→ Problem details:
In the records below, begin at the line containing "const soil = rooted.reduce((rest, stem)" and end at the line containing "in imported if"; quote every line in that span exactly, including both boundary lines, and no others.

[Rows from a 3D modeling dataset]
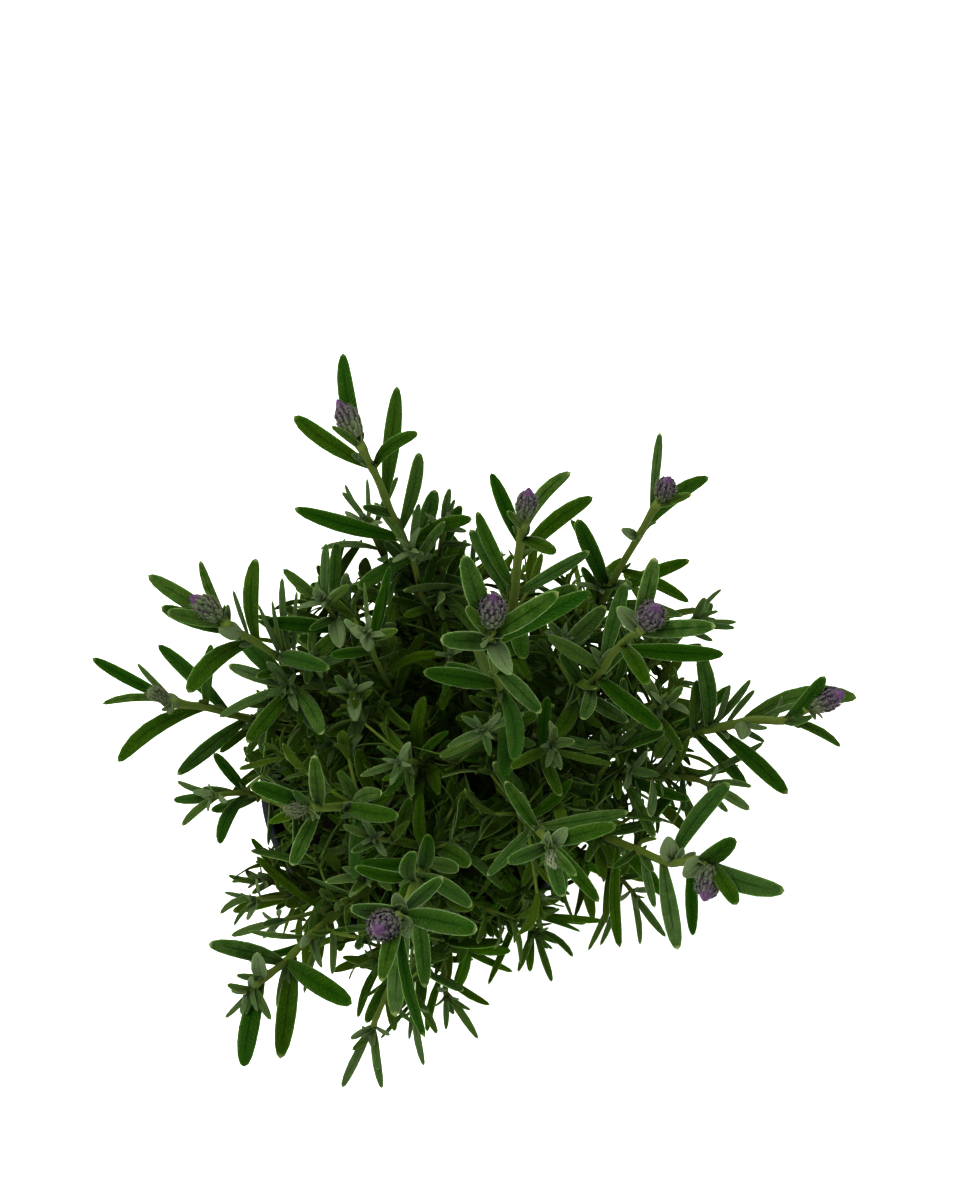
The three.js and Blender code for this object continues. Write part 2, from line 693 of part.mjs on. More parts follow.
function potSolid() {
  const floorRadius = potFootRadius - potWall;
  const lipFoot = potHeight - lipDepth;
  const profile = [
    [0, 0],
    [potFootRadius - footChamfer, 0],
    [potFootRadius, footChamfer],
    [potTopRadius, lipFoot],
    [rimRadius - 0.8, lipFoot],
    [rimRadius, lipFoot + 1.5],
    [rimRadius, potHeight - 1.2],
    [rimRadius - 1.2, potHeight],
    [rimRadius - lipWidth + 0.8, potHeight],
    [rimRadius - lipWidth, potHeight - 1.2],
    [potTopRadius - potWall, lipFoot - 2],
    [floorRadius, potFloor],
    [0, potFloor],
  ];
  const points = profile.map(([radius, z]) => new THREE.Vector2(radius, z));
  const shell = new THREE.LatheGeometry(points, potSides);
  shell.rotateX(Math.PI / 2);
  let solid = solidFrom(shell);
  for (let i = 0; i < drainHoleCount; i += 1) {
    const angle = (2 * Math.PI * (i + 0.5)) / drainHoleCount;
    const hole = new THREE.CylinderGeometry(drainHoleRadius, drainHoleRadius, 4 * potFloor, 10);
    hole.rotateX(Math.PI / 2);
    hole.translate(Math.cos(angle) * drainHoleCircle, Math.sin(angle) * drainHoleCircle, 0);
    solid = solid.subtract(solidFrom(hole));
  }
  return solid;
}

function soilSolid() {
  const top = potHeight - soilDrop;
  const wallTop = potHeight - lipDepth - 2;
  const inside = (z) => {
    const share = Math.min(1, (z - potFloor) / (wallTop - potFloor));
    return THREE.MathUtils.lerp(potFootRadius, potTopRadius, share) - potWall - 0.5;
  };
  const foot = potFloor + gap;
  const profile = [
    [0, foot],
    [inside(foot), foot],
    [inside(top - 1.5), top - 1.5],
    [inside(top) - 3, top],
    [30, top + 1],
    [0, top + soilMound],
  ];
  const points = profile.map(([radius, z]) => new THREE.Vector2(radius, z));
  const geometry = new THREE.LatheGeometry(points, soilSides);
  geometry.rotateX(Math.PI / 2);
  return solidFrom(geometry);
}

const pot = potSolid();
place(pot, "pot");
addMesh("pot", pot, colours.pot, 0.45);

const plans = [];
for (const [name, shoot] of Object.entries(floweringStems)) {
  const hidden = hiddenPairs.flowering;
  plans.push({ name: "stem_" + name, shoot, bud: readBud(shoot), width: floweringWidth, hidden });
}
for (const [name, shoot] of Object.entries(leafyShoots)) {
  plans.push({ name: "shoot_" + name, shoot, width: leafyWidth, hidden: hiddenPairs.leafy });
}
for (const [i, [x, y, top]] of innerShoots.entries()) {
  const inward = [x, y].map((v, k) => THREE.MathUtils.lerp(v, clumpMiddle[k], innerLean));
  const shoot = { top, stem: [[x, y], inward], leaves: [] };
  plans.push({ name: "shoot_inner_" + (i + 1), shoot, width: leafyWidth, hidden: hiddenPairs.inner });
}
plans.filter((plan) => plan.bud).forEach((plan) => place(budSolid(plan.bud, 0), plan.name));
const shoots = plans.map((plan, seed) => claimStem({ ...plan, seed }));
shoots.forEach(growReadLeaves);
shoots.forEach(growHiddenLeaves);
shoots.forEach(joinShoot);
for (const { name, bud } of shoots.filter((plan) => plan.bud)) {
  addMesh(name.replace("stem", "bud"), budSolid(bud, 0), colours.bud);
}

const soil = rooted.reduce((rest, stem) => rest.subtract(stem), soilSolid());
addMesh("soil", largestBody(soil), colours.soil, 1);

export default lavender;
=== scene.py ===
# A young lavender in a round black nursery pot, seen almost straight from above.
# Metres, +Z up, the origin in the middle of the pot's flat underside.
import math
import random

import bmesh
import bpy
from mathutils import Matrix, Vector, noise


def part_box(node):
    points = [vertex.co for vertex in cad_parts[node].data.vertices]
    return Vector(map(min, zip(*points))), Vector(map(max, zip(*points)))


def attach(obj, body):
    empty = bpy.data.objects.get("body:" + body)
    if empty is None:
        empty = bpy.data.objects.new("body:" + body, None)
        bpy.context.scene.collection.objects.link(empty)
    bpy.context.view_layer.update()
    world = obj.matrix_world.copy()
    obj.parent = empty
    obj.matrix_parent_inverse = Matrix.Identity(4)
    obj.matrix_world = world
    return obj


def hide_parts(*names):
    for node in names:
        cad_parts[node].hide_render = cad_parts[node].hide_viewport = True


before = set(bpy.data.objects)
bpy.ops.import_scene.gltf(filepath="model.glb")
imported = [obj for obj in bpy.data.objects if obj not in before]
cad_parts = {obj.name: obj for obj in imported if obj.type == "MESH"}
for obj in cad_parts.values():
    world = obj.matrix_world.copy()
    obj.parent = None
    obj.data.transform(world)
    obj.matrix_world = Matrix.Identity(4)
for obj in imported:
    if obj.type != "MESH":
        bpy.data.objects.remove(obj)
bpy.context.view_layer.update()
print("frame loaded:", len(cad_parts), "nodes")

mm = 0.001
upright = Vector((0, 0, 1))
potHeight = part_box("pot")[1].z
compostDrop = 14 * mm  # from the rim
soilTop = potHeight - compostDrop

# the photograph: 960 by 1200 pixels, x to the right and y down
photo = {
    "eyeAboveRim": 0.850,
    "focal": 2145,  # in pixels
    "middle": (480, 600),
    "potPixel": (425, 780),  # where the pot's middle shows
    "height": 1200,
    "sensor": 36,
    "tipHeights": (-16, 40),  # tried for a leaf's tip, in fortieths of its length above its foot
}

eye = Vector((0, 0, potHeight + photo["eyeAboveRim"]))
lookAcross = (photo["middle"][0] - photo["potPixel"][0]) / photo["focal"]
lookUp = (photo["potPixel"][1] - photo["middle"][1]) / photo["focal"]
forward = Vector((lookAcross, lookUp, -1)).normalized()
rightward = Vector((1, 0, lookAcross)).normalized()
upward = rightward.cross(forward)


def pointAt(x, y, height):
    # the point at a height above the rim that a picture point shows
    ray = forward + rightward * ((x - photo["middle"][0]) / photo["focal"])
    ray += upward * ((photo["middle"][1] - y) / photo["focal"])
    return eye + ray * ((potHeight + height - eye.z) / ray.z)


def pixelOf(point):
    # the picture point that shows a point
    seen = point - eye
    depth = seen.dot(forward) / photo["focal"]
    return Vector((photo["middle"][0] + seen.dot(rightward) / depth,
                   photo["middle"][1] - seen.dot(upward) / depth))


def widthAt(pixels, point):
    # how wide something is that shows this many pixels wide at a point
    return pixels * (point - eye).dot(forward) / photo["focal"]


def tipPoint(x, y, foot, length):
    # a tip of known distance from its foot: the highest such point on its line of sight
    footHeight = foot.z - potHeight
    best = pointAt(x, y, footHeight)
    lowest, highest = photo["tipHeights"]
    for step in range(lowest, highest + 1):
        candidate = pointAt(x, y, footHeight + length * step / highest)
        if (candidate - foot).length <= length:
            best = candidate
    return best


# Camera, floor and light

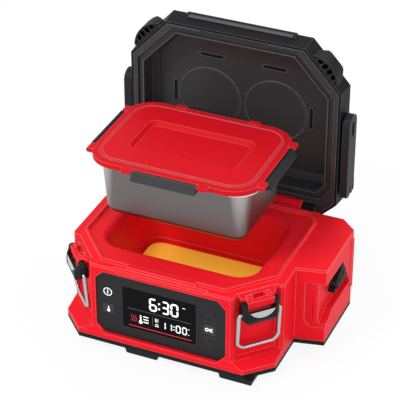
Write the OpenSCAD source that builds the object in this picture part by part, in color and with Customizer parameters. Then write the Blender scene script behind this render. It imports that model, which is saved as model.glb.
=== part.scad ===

→ Result of the task:
const soil = rooted.reduce((rest, stem) => rest.subtract(stem), soilSolid());
addMesh("soil", largestBody(soil), colours.soil, 1);

export default lavender;
=== scene.py ===
# A young lavender in a round black nursery pot, seen almost straight from above.
# Metres, +Z up, the origin in the middle of the pot's flat underside.
import math
import random

import bmesh
import bpy
from mathutils import Matrix, Vector, noise


def part_box(node):
    points = [vertex.co for vertex in cad_parts[node].data.vertices]
    return Vector(map(min, zip(*points))), Vector(map(max, zip(*points)))


def attach(obj, body):
    empty = bpy.data.objects.get("body:" + body)
    if empty is None:
        empty = bpy.data.objects.new("body:" + body, None)
        bpy.context.scene.collection.objects.link(empty)
    bpy.context.view_layer.update()
    world = obj.matrix_world.copy()
    obj.parent = empty
    obj.matrix_parent_inverse = Matrix.Identity(4)
    obj.matrix_world = world
    return obj


def hide_parts(*names):
    for node in names:
        cad_parts[node].hide_render = cad_parts[node].hide_viewport = True


before = set(bpy.data.objects)
bpy.ops.import_scene.gltf(filepath="model.glb")
imported = [obj for obj in bpy.data.objects if obj not in before]
cad_parts = {obj.name: obj for obj in imported if obj.type == "MESH"}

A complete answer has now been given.